What is the biggest misconception people have about librarians?

That we only work with old people and books. Those things are true, but it’s a small portion of our job. We work with local communities, we do social services, we do outreach to underserved communities, offer free lunches to kids who don’t have enough money to eat, provide safe spaces to hang out in by policing bad behavior and designating certain areas of quiet and study for the public. The library is one of the last quiet societal places you can go to just be. We visit shelters, visit high schools, research all sorts of information, do tech support, help with job hunting and business licenses, psychotherapy … you name it. Some of it is in our job description, some is not.

You get two great offers. 1) You’ll run the library system in a major metropolitan area; or 2) A major music label offers you a multi-album deal. Which do you choose? Honestly.

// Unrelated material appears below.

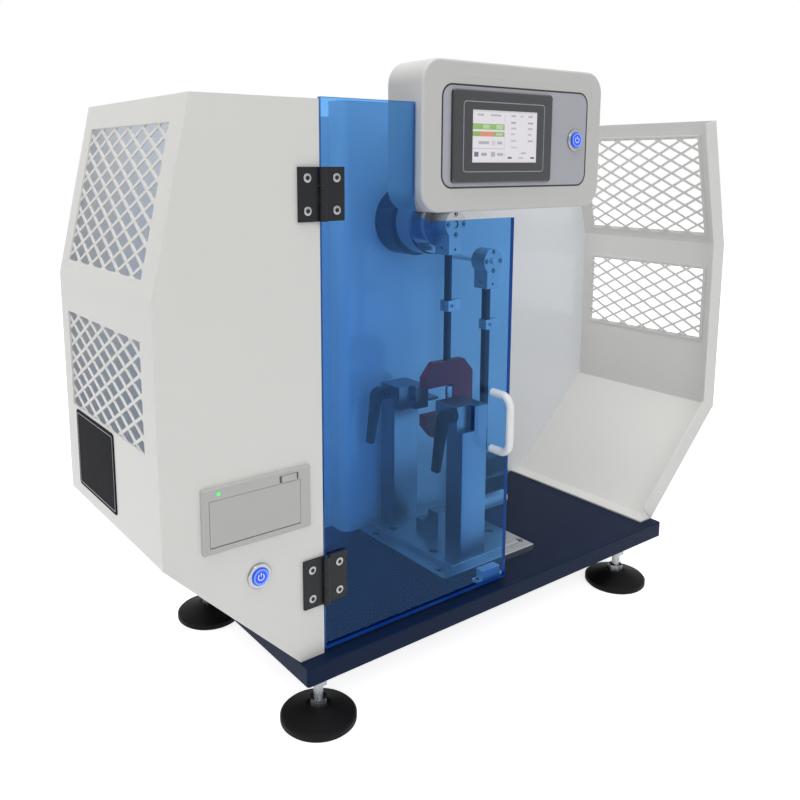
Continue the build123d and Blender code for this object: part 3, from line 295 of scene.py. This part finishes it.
# Pendulum: a turned steel hub and spindle, satin aluminium clamp head and collar, a black carbon rod, and a
# hammer plate enamelled dark red with a ground and hardened striking edge.
ground_steel = machined("ground_steel", "#adb1b6", "#9397a0", 0.26, (1.2, 14, 1.2), 0.03)
turned_steel = machined("turned_steel", "#aaaeb4", "#969aa1", 0.2, (20, 0.9, 20), 0.03)
satin_aluminium = machined("satin_aluminium", "#b3b6ba", "#a0a4a9", 0.32, (1.5, 1.5, 8), 0.02)
black_rod = coated("black_carbon_rod", "#111215", "#1a1b1f", 0.34, 2.0, 0.02, shine=0.35)
hammer_enamel = coated("dark_red_enamel", "#b0202c", "#981a25", 0.36, 3.0, 0.02, shine=0.3)
dress(turned_steel, "pendulum_hub", "spindle", "spindle_bearings")
dress(satin_aluminium, "pendulum_head", "spare_head", "catch_collar", "spare_collar")
dress(black_rod, "pendulum_rod", "spare_rod")
dress(hammer_enamel, "hammer")
dress(ground_steel, "striker", "release_hook", "hinge_pins", "spare_blade")

# Pendulum screws: zinc-plated socket heads sunk in the clamp heads and collars of both pendulums, four on a
# circle that clamp the spindle and smaller ones that grip the rod. Each socket's black hexagon plug is painted
# shade.


def turned(name, profile, origin, direction, body, material, count=24):
    """Pieces turned about an axis: the profile is (radius, height) pairs, and point i goes round the axis at
    its radius, at its height along the direction from each origin. Several origins give several solids."""
    profile = np.asarray(profile, float)
    along = np.asarray(direction, float)
    helper = np.array([0.0, 0.0, 1.0]) if abs(along[2]) < 0.9 else np.array([1.0, 0.0, 0.0])
    across = np.cross(helper, along)
    across /= np.linalg.norm(across)
    beside = np.cross(along, across)
    angle = np.linspace(0, 2 * np.pi, count, endpoint=False)
    around = np.cos(angle)[:, None] * across + np.sin(angle)[:, None] * beside
    solid = profile[:, 0, None, None] * around[None] + profile[:, 1, None, None] * along
    origins = np.atleast_2d(np.asarray(origin, float))
    points = (origins[:, None, None, :] + solid[None]).reshape(-1, 3)
    rows = len(profile)
    i, j = np.meshgrid(np.arange(rows - 1), np.arange(count), indexing="ij")
    after = (j + 1) % count
    quads = np.stack([i * count + j, i * count + after, (i + 1) * count + after, (i + 1) * count + j], axis=-1)
    faces = []
    for start in range(len(origins)):
        offset = start * rows * count
        faces += (quads.reshape(-1, 4) + offset).tolist()
        faces.append(np.arange(offset, offset + count)[::-1].tolist())
        faces.append(np.arange(offset + (rows - 1) * count, offset + rows * count).tolist())
    mesh = bpy.data.meshes.new(name)
    mesh.from_pydata(points.tolist(), [], faces)
    mesh.materials.append(material)
    mesh.shade_smooth()
    mesh.update()
    piece = bpy.data.objects.new(name, mesh)
    bpy.context.scene.collection.objects.link(piece)
    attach(piece, body)
    edge = piece.modifiers.new("edge", "EDGE_SPLIT")
    edge.split_angle = np.radians(35)
    return recalculate(piece)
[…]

That’s a no brainer. People can dream…

But frankly, I’m too logical to pursue a paid full-time music career (is that even possible if you’re not Taylor Swift, Miley Cyrus, or Lady Gaga?) in this modern climate. I only want to make the best music I can make and then put it out there on my own, without needing to be under the thumb of any other organization. If it was the days of Led Zeppelin, I’d be all for it. But my intellect gets in the way of what needs to be done, which is blindly, delusionally throwing yourself and your creations out there and not giving up, believing what you do matters and that a lot of other people will like it, hoping that you won’t spend your life schlepping gear in tiny cramped vans with smelly, broke musicians hoping for a big break. Hopefully something will snap, because all I really want to do is sing, dance, and travel, but my brain gets in the way. I’m too practical to be Iggy Pop, even though I am yearning and burning inside. I’m more Bette Midler. I have punk rock spirit inside of diva sentiment. I like the concept of being wild and full-throttle like, but I’d rather be enigmatic and slightly untouchable with a bit of an edge, like Robert Smith or Blondie. I’ll figure it out.